**Stated task**: Print the data exactly, leaving nothing out.

[3D code data]
********

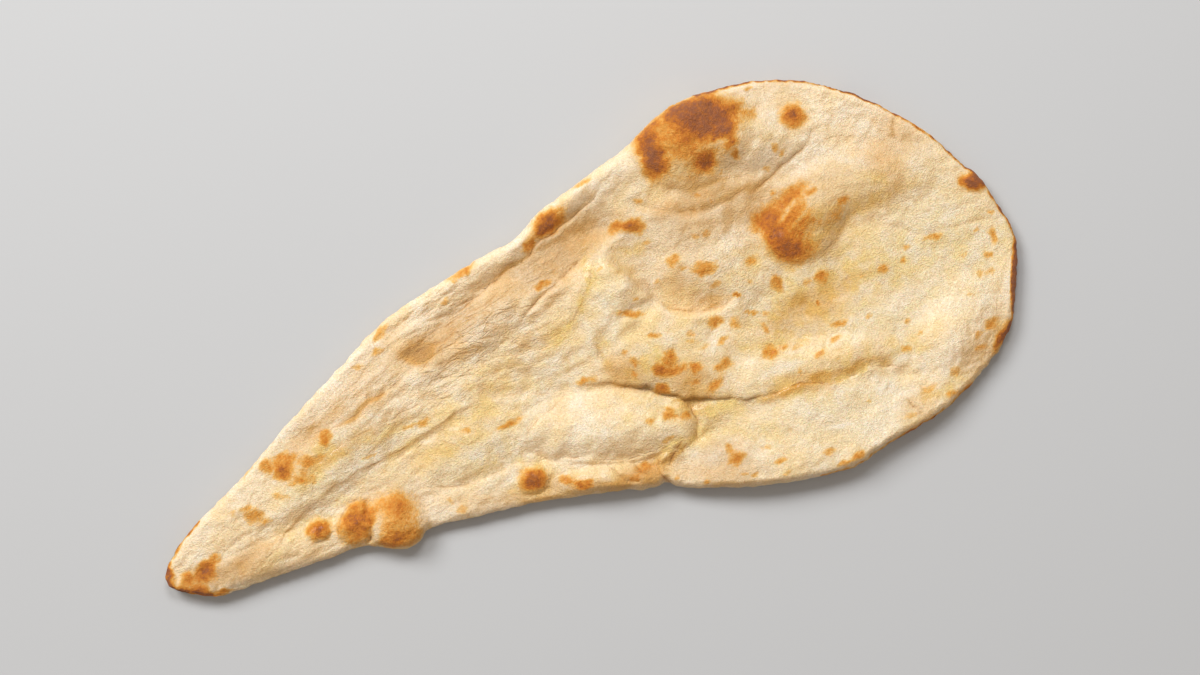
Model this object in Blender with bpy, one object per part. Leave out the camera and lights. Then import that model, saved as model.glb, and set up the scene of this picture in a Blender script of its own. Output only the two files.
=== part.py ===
"""Naan bread: one long leaf-shaped flatbread, oven-puffed, with blisters, folds, a lap and a narrow tail.

It lies on its underside. X runs along the bread, from the tail at -X to the head at +X. Z is up, and the
origin is the middle of the footprint, at the lowest point. Lengths are in millimetres until place_mesh.
"""

import bmesh
import bpy
import numpy as np
from mathutils import Matrix, Vector, noise

MM = 0.001

# Driving dimensions
SHEET = 7.5  # thickness of the plain sheet
LEAST_SHEET = 3.0  # thickness left under the deepest groove
EDGE_REACH = 5.0  # how far in from the outline the rim is rounded
EDGE_FACE = 1.4  # height of the rim's upright face
RIM_CURL = 3.0  # how far the rim lifts off the table
CURL_REACH = 30.0  # how far in from the outline the lift begins
LUMPS = 1.3  # height of the broad, slow unevenness
LUMP_SIZE = 34.0
ROWS, COLUMNS = 21, 48  # faces of the underside, across and along. The top has twice as many each way
EDGE_CROWDING = 0.35  # how much closer the rows lie at the rim than in the middle
CRUST_COLOUR = (0.85, 0.66, 0.38, 1.0)
CRUST_ROUGHNESS = 0.6

# The outline, in four runs that meet at the corners of the grid
TAIL_END = ((-205, -26), (-209.2, -21.5), (-208.6, -15.5), (-203, -10))
HEAD_END = (
    (183, -68), (193.5, -57.5), (200, -45.5), (206, -32.5), (209.3, -20), (206.5, -4),
    (204, 8), (198, 19), (190, 35.5), (179, 50.5), (167, 64),
)  # fmt: skip
UPPER_EDGE = (
    (-203, -10), (-190, -1.3), (-170, 7), (-150, 16), (-130, 26.5), (-100, 40), (-75, 51.5), (-50, 57),
    (-20, 62), (-3, 63.7), (13, 71), (35, 76.5), (58, 82), (75, 89), (90, 92.5), (110, 91), (128, 87.5),
    (148, 78.5), (167, 64),
)  # fmt: skip
LOWER_EDGE = (
    (-205, -26), (-190, -34.3), (-165, -36), (-140, -37.7), (-122, -38.7), (-113, -42.5), (-104, -47.5),
    (-96, -46.8), (-88, -43), (-70, -46), (-45, -50), (-20, -56), (-1.4, -61), (7, -64.3), (14, -65.6),
    (18.6, -65.2), (22.6, -69), (29, -72.6), (38, -76), (50, -81), (75, -88), (100, -92), (118, -88.5),
    (145, -84.5), (166, -77), (183, -68),
)  # fmt: skip

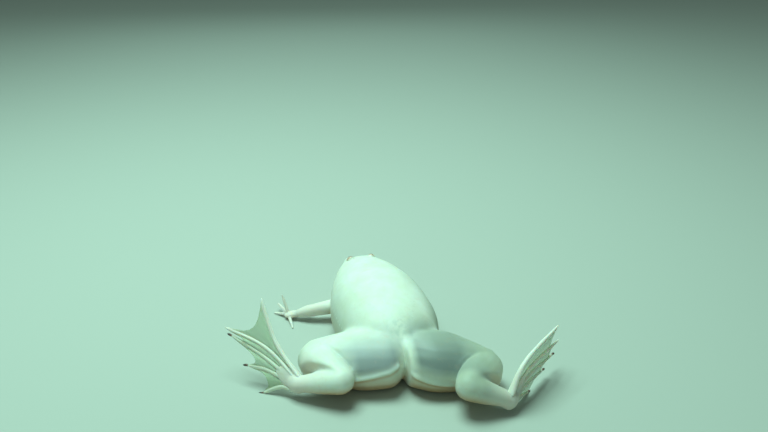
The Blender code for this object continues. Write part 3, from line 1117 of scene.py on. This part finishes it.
@dataclass
class BodySkin:
    """One closed skin over head, trunk, arms and legs, with eye sockets, mouth and nostrils.

    The solids' flesh is grown together, so that no seam shows, and then drawn back to its size.
    """

    feet: tuple[WebbedFoot, ...]
    hands: tuple[Hand, ...]
    flesh: tuple[str, ...] = (
        "head", "torso", "upper_arm_left", "upper_arm_right", "forearm_left", "forearm_right",
        "thigh_left", "thigh_right", "shank_left", "shank_right", "tarsus_left", "tarsus_right",
    )
    growth: Growth = Growth(grow=0.35, voxel=0.62, smooth_steps=14, surplus=0.05)
    zones: SkinZones = SkinZones()
    face_y: float = 67.0
    face_half: float = 19.0
    face_floor: float = 5.0
    face_steps: int = 3
    neck_y: float = 64.0
    neck_half: float = 20.0
    neck_width: float = 3.5
    rump_spots: tuple[tuple[float, float, float, float], ...] = (
        (-9.0, 5.0, 25.0, 6.0), (9.0, 3.0, 25.0, 6.0), (-17.0, 9.0, 24.0, 5.0), (18.0, 5.0, 24.0, 5.0),
        (0.0, 1.0, 21.0, 5.0), (-24.0, 18.0, 12.0, 4.0), (24.0, 12.0, 12.0, 4.0), (0.5, -9.0, 12.0, 5.5),
        (0.5, -12.0, 7.0, 4.5), (0.5, -8.0, 17.0, 4.5), (0.5, -4.0, 20.0, 4.5),
    )
    thigh_iron: tuple[Ramp, Ramp, Ramp] = (Ramp(6, 10), Ramp(31, 25), Ramp(14, 8))
    thigh_share: float = 0.6
    trunk_iron: tuple[Ramp, Ramp] = (Ramp(4, 12), Ramp(60, 54))
    trunk_share: float = 0.9
    iron_least: float = 0.02
    iron_steps: int = 60
    iron_swell: float = 0.25
    mouth_back: tuple[float, float] = (70.0, 14.2)
    mouth_front: tuple[float, float] = (90.0, 17.2)
    mouth_fade: Ramp = Ramp(68.5, 72.5)
    mouth_width: float = 0.42
    mouth_depth: float = 0.55
    lip_off: float = 1.1
    lip_width: float = 0.7
    lip_height: float = 0.16
    nostril_at: Point = (1.7, 86.6, 24.7)
    nostril_size: float = 0.62
    nostril_depth: float = 0.85
    rim_off: float = 1.3
    rim_width: float = 0.5
    rim_height: float = 0.06
    feeler_at: Point = (7.7, 82.4, 24.5)
    feeler_size: float = 0.7
    feeler_height: float = 0.35
    lid_near: Ramp = Ramp(EYE_RADIUS + 1.4, EYE_RADIUS)
    lid_draw: float = 0.6
    lid_gap: float = 0.06
    least_away: float = 0.1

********

**Solution**:
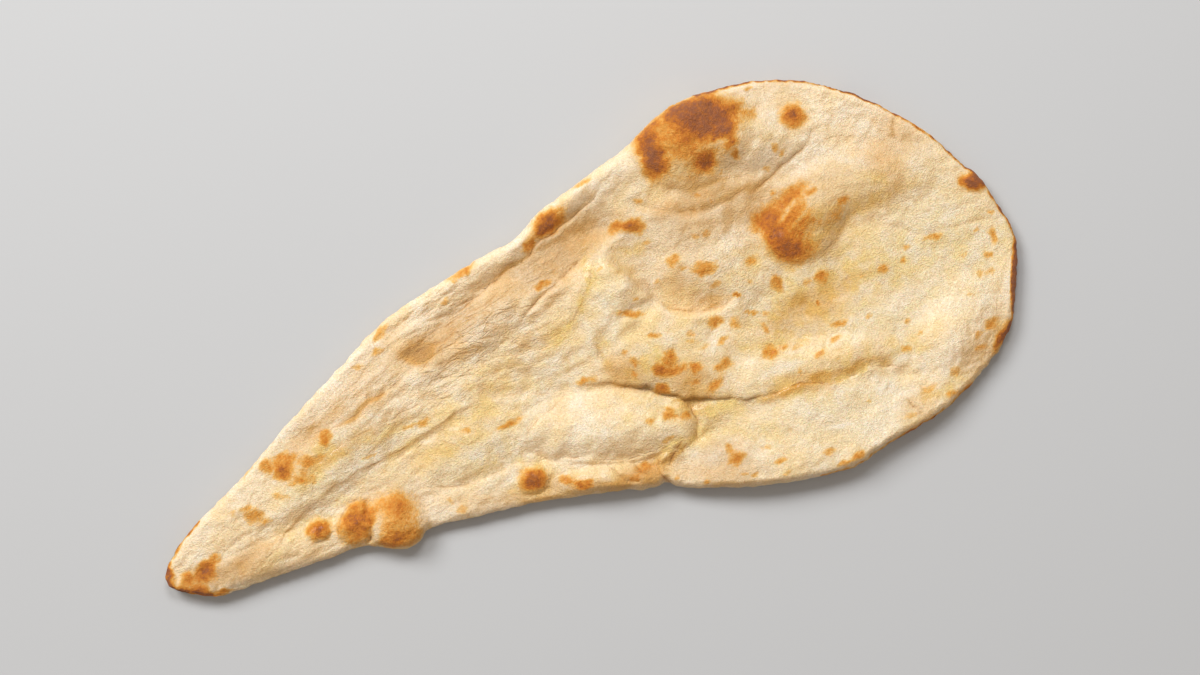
Model this object in Blender with bpy, one object per part. Leave out the camera and lights. Then import that model, saved as model.glb, and set up the scene of this picture in a Blender script of its own. Output only the two files.
=== part.py ===
"""Naan bread: one long leaf-shaped flatbread, oven-puffed, with blisters, folds, a lap and a narrow tail.

It lies on its underside. X runs along the bread, from the tail at -X to the head at +X. Z is up, and the
origin is the middle of the footprint, at the lowest point. Lengths are in millimetres until place_mesh.
"""

import bmesh
import bpy
import numpy as np
from mathutils import Matrix, Vector, noise

MM = 0.001

# Driving dimensions
SHEET = 7.5  # thickness of the plain sheet
LEAST_SHEET = 3.0  # thickness left under the deepest groove
EDGE_REACH = 5.0  # how far in from the outline the rim is rounded
EDGE_FACE = 1.4  # height of the rim's upright face
RIM_CURL = 3.0  # how far the rim lifts off the table
CURL_REACH = 30.0  # how far in from the outline the lift begins
LUMPS = 1.3  # height of the broad, slow unevenness
LUMP_SIZE = 34.0
ROWS, COLUMNS = 21, 48  # faces of the underside, across and along. The top has twice as many each way
EDGE_CROWDING = 0.35  # how much closer the rows lie at the rim than in the middle
CRUST_COLOUR = (0.85, 0.66, 0.38, 1.0)
CRUST_ROUGHNESS = 0.6

# The outline, in four runs that meet at the corners of the grid
TAIL_END = ((-205, -26), (-209.2, -21.5), (-208.6, -15.5), (-203, -10))
HEAD_END = (
    (183, -68), (193.5, -57.5), (200, -45.5), (206, -32.5), (209.3, -20), (206.5, -4),
    (204, 8), (198, 19), (190, 35.5), (179, 50.5), (167, 64),
)  # fmt: skip
UPPER_EDGE = (
    (-203, -10), (-190, -1.3), (-170, 7), (-150, 16), (-130, 26.5), (-100, 40), (-75, 51.5), (-50, 57),
    (-20, 62), (-3, 63.7), (13, 71), (35, 76.5), (58, 82), (75, 89), (90, 92.5), (110, 91), (128, 87.5),
    (148, 78.5), (167, 64),
)  # fmt: skip
LOWER_EDGE = (
    (-205, -26), (-190, -34.3), (-165, -36), (-140, -37.7), (-122, -38.7), (-113, -42.5), (-104, -47.5),
    (-96, -46.8), (-88, -43), (-70, -46), (-45, -50), (-20, -56), (-1.4, -61), (7, -64.3), (14, -65.6),
    (18.6, -65.2), (22.6, -69), (29, -72.6), (38, -76), (50, -81), (75, -88), (100, -92), (118, -88.5),
    (145, -84.5), (166, -77), (183, -68),
)  # fmt: skip

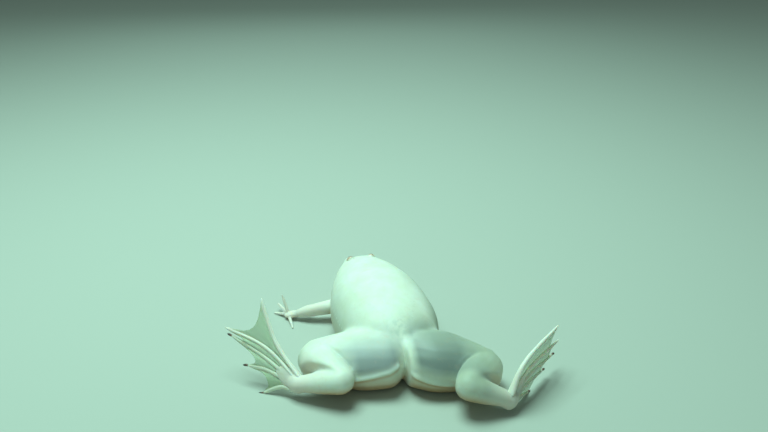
The Blender code for this object continues. Write part 3, from line 1117 of scene.py on. This part finishes it.
@dataclass
class BodySkin:
    """One closed skin over head, trunk, arms and legs, with eye sockets, mouth and nostrils.

    The solids' flesh is grown together, so that no seam shows, and then drawn back to its size.
    """

    feet: tuple[WebbedFoot, ...]
    hands: tuple[Hand, ...]
    flesh: tuple[str, ...] = (
        "head", "torso", "upper_arm_left", "upper_arm_right", "forearm_left", "forearm_right",
        "thigh_left", "thigh_right", "shank_left", "shank_right", "tarsus_left", "tarsus_right",
    )
    growth: Growth = Growth(grow=0.35, voxel=0.62, smooth_steps=14, surplus=0.05)
    zones: SkinZones = SkinZones()
    face_y: float = 67.0
    face_half: float = 19.0
    face_floor: float = 5.0
    face_steps: int = 3
    neck_y: float = 64.0
    neck_half: float = 20.0
    neck_width: float = 3.5
    rump_spots: tuple[tuple[float, float, float, float], ...] = (
        (-9.0, 5.0, 25.0, 6.0), (9.0, 3.0, 25.0, 6.0), (-17.0, 9.0, 24.0, 5.0), (18.0, 5.0, 24.0, 5.0),
        (0.0, 1.0, 21.0, 5.0), (-24.0, 18.0, 12.0, 4.0), (24.0, 12.0, 12.0, 4.0), (0.5, -9.0, 12.0, 5.5),
        (0.5, -12.0, 7.0, 4.5), (0.5, -8.0, 17.0, 4.5), (0.5, -4.0, 20.0, 4.5),
    )
    thigh_iron: tuple[Ramp, Ramp, Ramp] = (Ramp(6, 10), Ramp(31, 25), Ramp(14, 8))
    thigh_share: float = 0.6
    trunk_iron: tuple[Ramp, Ramp] = (Ramp(4, 12), Ramp(60, 54))
    trunk_share: float = 0.9
    iron_least: float = 0.02
    iron_steps: int = 60
    iron_swell: float = 0.25
    mouth_back: tuple[float, float] = (70.0, 14.2)
    mouth_front: tuple[float, float] = (90.0, 17.2)
    mouth_fade: Ramp = Ramp(68.5, 72.5)
    mouth_width: float = 0.42
    mouth_depth: float = 0.55
    lip_off: float = 1.1
    lip_width: float = 0.7
    lip_height: float = 0.16
    nostril_at: Point = (1.7, 86.6, 24.7)
    nostril_size: float = 0.62
    nostril_depth: float = 0.85
    rim_off: float = 1.3
    rim_width: float = 0.5
    rim_height: float = 0.06
    feeler_at: Point = (7.7, 82.4, 24.5)
    feeler_size: float = 0.7
    feeler_height: float = 0.35
    lid_near: Ramp = Ramp(EYE_RADIUS + 1.4, EYE_RADIUS)
    lid_draw: float = 0.6
    lid_gap: float = 0.06
    least_away: float = 0.1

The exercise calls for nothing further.